The members of Congress were told, FBI sources said, that intelligence information suggested they could be the targets of a Chinese plot to use money to buy influence with them. The Times reported the FBI sources said the intelligence indicated that the Chinese were envious of the lobbying success in Washington of Taiwan, a major irritant to Beijing, and wanted to even the score.

The 1995 U.S. visit of Taiwan's president, Lee Teng-Hui, to Cornell University, his alma mater, cast a chill over relations between the United States and China that lasted into 1996.

Public disclosure of the 1996 FBI briefing of two White House NSC aides has led to a highly unusual public rift between the Clinton administration and the FBI on Monday, when President Clinton claimed the FBI agents involved had told White House aides not to share the information with Clinton. However, the FBI then publicly contradicted president Clinton's claim.

On Tuesday, Justice Department officials said that the FBI statement was intemperate and misleading because the agents had in fact cautioned the White House aides to be careful in disseminating the information.
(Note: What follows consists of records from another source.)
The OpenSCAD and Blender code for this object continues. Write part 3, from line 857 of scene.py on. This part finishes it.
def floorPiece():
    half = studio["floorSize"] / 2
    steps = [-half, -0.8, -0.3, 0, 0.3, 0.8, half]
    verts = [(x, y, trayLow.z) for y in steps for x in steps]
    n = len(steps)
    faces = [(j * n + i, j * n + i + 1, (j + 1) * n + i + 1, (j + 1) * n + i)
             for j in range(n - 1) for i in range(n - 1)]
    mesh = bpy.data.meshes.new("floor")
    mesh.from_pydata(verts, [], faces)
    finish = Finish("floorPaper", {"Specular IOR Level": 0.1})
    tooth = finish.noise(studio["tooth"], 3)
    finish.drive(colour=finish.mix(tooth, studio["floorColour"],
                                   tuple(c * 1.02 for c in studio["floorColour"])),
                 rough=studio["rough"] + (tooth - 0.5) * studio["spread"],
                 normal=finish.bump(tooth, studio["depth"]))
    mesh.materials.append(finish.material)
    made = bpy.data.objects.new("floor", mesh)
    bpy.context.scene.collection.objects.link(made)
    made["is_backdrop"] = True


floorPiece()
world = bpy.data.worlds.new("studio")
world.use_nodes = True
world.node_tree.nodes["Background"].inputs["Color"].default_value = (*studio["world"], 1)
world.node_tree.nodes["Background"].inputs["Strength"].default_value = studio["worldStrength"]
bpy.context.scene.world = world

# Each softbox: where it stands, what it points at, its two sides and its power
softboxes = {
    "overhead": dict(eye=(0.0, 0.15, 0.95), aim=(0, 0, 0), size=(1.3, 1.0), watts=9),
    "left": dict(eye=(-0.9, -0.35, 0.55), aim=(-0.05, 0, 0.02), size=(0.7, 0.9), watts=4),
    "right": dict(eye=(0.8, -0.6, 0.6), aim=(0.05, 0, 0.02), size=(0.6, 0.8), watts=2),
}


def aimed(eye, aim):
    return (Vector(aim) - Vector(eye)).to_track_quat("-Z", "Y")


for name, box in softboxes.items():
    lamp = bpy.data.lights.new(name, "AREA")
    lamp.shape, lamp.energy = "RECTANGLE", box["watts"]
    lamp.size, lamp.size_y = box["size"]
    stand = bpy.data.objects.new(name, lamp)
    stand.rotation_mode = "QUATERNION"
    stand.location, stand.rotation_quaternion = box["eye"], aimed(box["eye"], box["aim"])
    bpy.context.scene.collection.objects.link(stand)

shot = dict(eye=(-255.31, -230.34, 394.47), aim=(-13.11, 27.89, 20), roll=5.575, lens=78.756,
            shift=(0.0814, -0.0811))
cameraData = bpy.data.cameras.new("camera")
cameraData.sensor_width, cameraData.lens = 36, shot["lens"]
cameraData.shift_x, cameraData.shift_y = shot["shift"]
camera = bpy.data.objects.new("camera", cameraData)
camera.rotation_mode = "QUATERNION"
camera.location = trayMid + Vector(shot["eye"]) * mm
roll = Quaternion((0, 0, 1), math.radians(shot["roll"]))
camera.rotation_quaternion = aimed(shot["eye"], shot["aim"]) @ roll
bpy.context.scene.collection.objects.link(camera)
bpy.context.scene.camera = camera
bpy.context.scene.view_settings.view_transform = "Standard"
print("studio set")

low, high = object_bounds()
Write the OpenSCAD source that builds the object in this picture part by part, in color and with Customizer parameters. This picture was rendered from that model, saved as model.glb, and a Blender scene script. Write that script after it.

But, on Wednesday, attorney general Janet Reno was attempting to put a happy-face on the situation by telling a Senate committee that it was just a misunderstanding among the officials involved.

The information about possible Chinese influence buying in Congress was subject to Reno's 1995 guidelines, and was collected without a court order or the authorization of the special court that approves eavesdropping in national security cases.

Because Reno's guidelines controlled the collection of the information that could muddy the waters a to whether or not the information can be used in any criminal prosecution of illegal foreign donations.

Meanwhile, two top Democrat Party fund-raisers told reporters they were told by first lady Hillary Rodham Clinton that the mansion is out-of-bounds for events intended to stroke deep-pocketed political donors.